The other day the Minister of Trade and Commerce was variously described as a hero and a villain. I do not care in what capacity he was acting in this regard so long as he has not hurt the government and the country. I do not care whether he was a villain or a hero. I think he was acting as a real business executive. He is following the same role that he carried on during the war when the production of Canada was taken from nothing to a place where it was the envy of the world. He may have been a villain in the eyes of Germany in those days because he took quick steps to put the Germans in their place, and to keep them there at least for some time to come.

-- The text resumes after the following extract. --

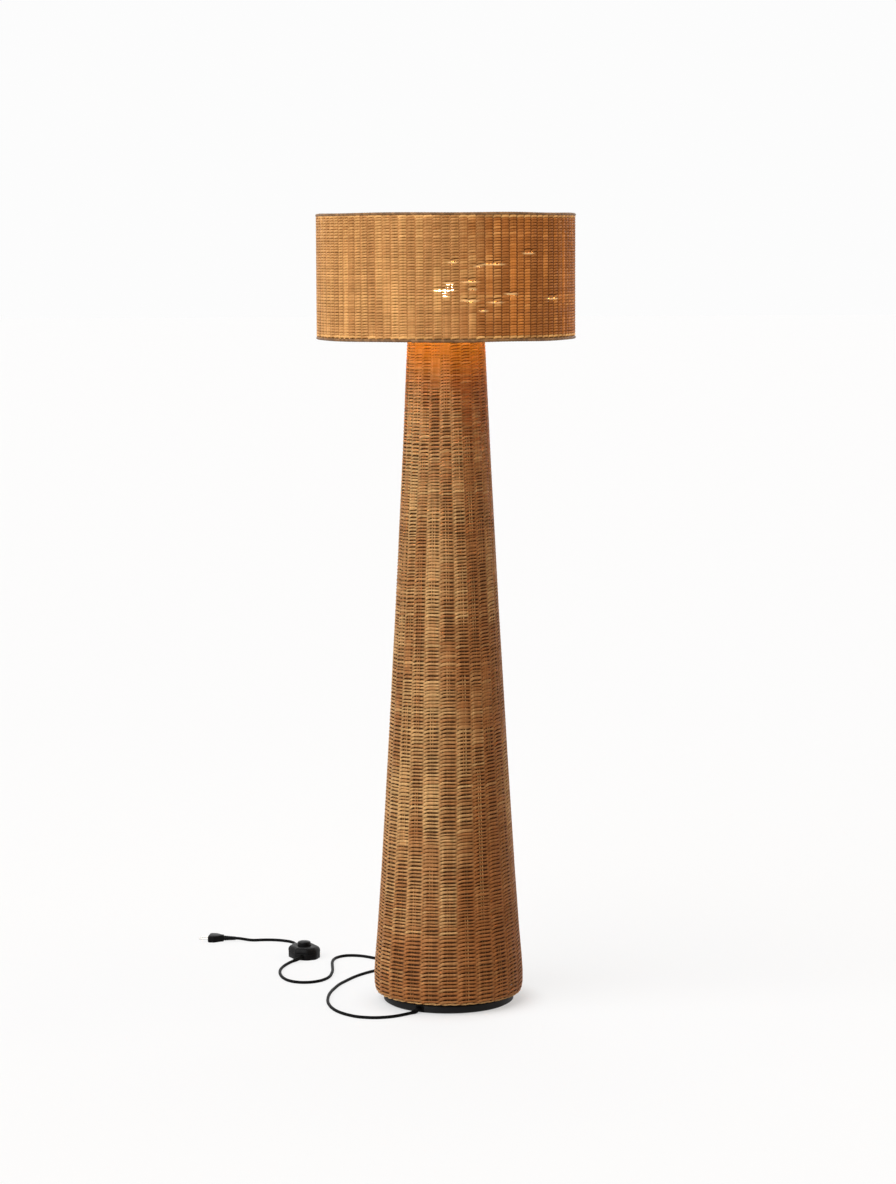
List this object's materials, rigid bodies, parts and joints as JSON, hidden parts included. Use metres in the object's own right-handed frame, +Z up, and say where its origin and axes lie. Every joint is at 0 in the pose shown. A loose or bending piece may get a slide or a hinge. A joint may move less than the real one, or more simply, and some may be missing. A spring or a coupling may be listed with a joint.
{
  "type": "floor lamp",
  "caption": "Floor lamp: tapered woven rattan column on a flat black disc, shallow woven drum shade round a glowing bulb, black lead with a foot switch and a plug.",
  "frame": {"origin": "centre of the base pad's underside, on the floor under the column's axis", "axes": "+Z up the column, the pictured front faces -Y, the lead lies to the left (-X) and behind (+Y)"},
  "size_m": [0.7638, 0.7726, 1.5],
  "materials": {
    "rattan": "woven, satin lacquer",
    "rattan_rim": "wrapped, satin lacquer",
    "base_iron": "black powder coat",
    "felt": "felt",
    "steel": "zinc plated",
    "wire": "dull grey-brown coat",
    "brass": "bright",
    "black_plastic": "fine matt texture",
    "black_rubber": "matt",
    "ceramic": "glazed white",
    "glass": "clear, warm when lit",
    "filament": "glowing yellow",
    "aluminium": "plain",
    "nickel": "nickel plated"
  },
  "bodies": {
    "stand": {"base_pad": "felt", "base_plate": "base_iron", "cord_bush": "black_rubber", "pole_tube": "wire", "pole_lower_plug": "steel", "pole_upper_plug": "steel", "pole_washer": "steel", "pole_nut": "steel", "pole_nipple": "steel", "column_frame": "wire", "column_foot_rim": "rattan_rim", "column_weave": "rattan", "column_top_rim": "rattan_rim", "column_spider": "wire", "spider_nut": "steel", "holder_nipple": "steel", "holder_cap": "black_plastic", "holder_shell": "black_plastic", "holder_insert": "ceramic", "holder_sleeve": "nickel", "holder_contact": "brass", "cord_in_lamp": "black_rubber", "cord_lamp_to_coil": "black_rubber", "cord_coil": "black_rubber", "coil_tie": "felt", "cord_coil_to_switch": "black_rubber", "switch_lower": "black_plastic", "switch_upper": "black_plastic", "switch_screw_1": "steel", "switch_screw_2": "steel", "switch_terminal_out": "brass", "switch_terminal_in": "brass", "cord_switch_to_plug": "black_rubber", "plug_body": "black_rubber", "plug_pin_1": "nickel", "plug_pin_2": "nickel"},
    "bulb": {"bulb_tip": "aluminium", "bulb_insulator": "black_plastic", "bulb_cap": "nickel", "bulb_glass": "glass", "bulb_stem": "filament"},
    "shade_ring": {"shade_ring": "black_plastic"},
    "shade": {"fitter_ring": "wire", "shade_arm_1": "wire", "shade_arm_2": "wire", "shade_arm_3": "wire", "shade_arm_4": "wire", "shade_bottom_wire": "wire", "shade_top_wire": "wire", "shade_weave": "rattan", "shade_bottom_rim": "rattan_rim", "shade_top_rim": "rattan_rim"},
    "button": {"switch_button": "black_plastic", "switch_spring": "steel"},
    "cam": {"switch_cam": "ceramic"}
  },
  "joints": [
    {"name": "button_press", "type": "slide", "parent": "stand", "child": "button", "axis": [0, 0, -1], "range_m": [0, 0.004], "stiffness_N_per_m": 400, "springref_m": -0.003, "deforming": ["switch_spring"]},
    {"name": "cam_turn", "type": "hinge", "parent": "stand", "child": "cam", "pos_m": [-0.294, 0.361, 0.005], "axis": [0, 0, 1], "range_deg": [0, 45]},
    {"name": "bulb_unscrew", "type": "hinge", "parent": "stand", "child": "bulb", "pos_m": [0, 0, 1.3], "axis": [0, 0, 1], "range_deg": [0, 1440]},
    {"name": "shade_ring_turn", "type": "hinge", "parent": "stand", "child": "shade_ring", "pos_m": [0, 0, 1.3], "axis": [0, 0, 1], "range_deg": [0, 1080]},
    {"name": "shade_swivel", "type": "hinge", "parent": "stand", "child": "shade", "pos_m": [0, 0, 1.295], "axis": [0, 0, 1], "continuous": true}
  ],
  "couplings": [
    {"joint": "cam_turn", "follows": "button_press", "rad_per_m": 195}
  ]
}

I want to say one word more, and perhaps it should be addressed to the Minister of Mines and Resources (Mr. Gibson). I shall be at his door in a short time, and I hope that he will have his geological and survey officials co-operate with the mines department of Nova Scotia as to mining methods and everything else. I hope a complete survey will be made of the west coast of the island of Cape Breton which happens to be in the constituency that I represent. We have coal there, but the trouble in the past has been that the people who had control of the coal did not mine it properly. They were given too much leeway. That is why I am asking the Minister of Trade and Commerce to interest his friend, the Minister of Mines and Resources, in this matter, or whoever may be the new minister. I hope the result will be that they will put at the service of the mines department of the province of Nova Scotia not only geologists but also technical advisers to see if something cannot be done for the purpose of bringing the industry to life again in that particular part of the province.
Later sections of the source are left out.